How close do you set up to a bedding spot? This is an impossible question to answer. Every buck should be vulnerable at some point. It’s up to you, through scouting to learn where that will be. The closer you get to a bedding area, the better your chances for a shot during legal hunting light – whether returning in the morning after a night feeding or chasing the ladies, or in the afternoon on his way out to do it all again. However, getting “too close” can ruin the entire hunt. The last thing you want to do it alert the buck to the fact he’s being hunted.
When to Set up Your Deer Stand
A topic of contention is whether or not you need to have a treestand or ground blind in place well in advance of the hunt so the animals can become accustomed to it, or can you hunt it the same day? I prefer to set up stands or blinds well in advance of hunting them, but I have to admit that I’ve also seen success out of blinds/stands that I set up directly before hunting them, and hadn’t even taken the time to “brush it in” to the surroundings.

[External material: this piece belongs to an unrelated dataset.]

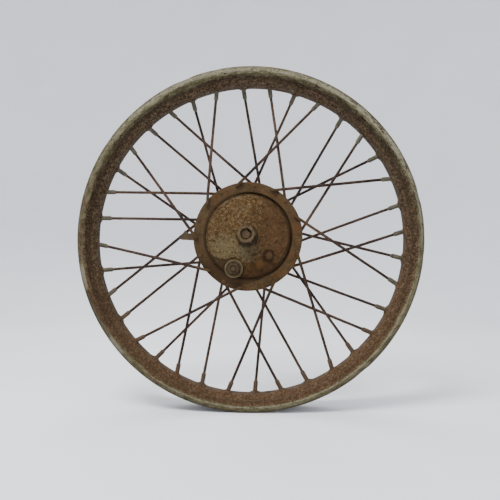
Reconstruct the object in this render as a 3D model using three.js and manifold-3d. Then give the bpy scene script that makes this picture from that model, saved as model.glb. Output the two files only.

If building/erecting a box blind or shooting houses, I think it’s wise to hunt the location several times out of a portable treestand or ground blind first, before you erect something you’re NOT going to want to move if you have it wrong. If putting a more permanent structure in place, make sure you know the travel patterns FIRST.
Possibly one of the most important details is that you hunt the spot only when the conditions favor you. It’s rare that all the stars align for the perfect conditions to hunt a spot, but we need to at least make sure the air current favors our position and that we can approach and regress from the area without alerting animals.
More bucks are harvested each year while hunting from treestands than by any other method, however, ground blinds are also extremely effective. If you examine the site’s topography and structure, take the time to learn the herd’s travel patterns and then take the wind and thermal into consideration, success will come for you.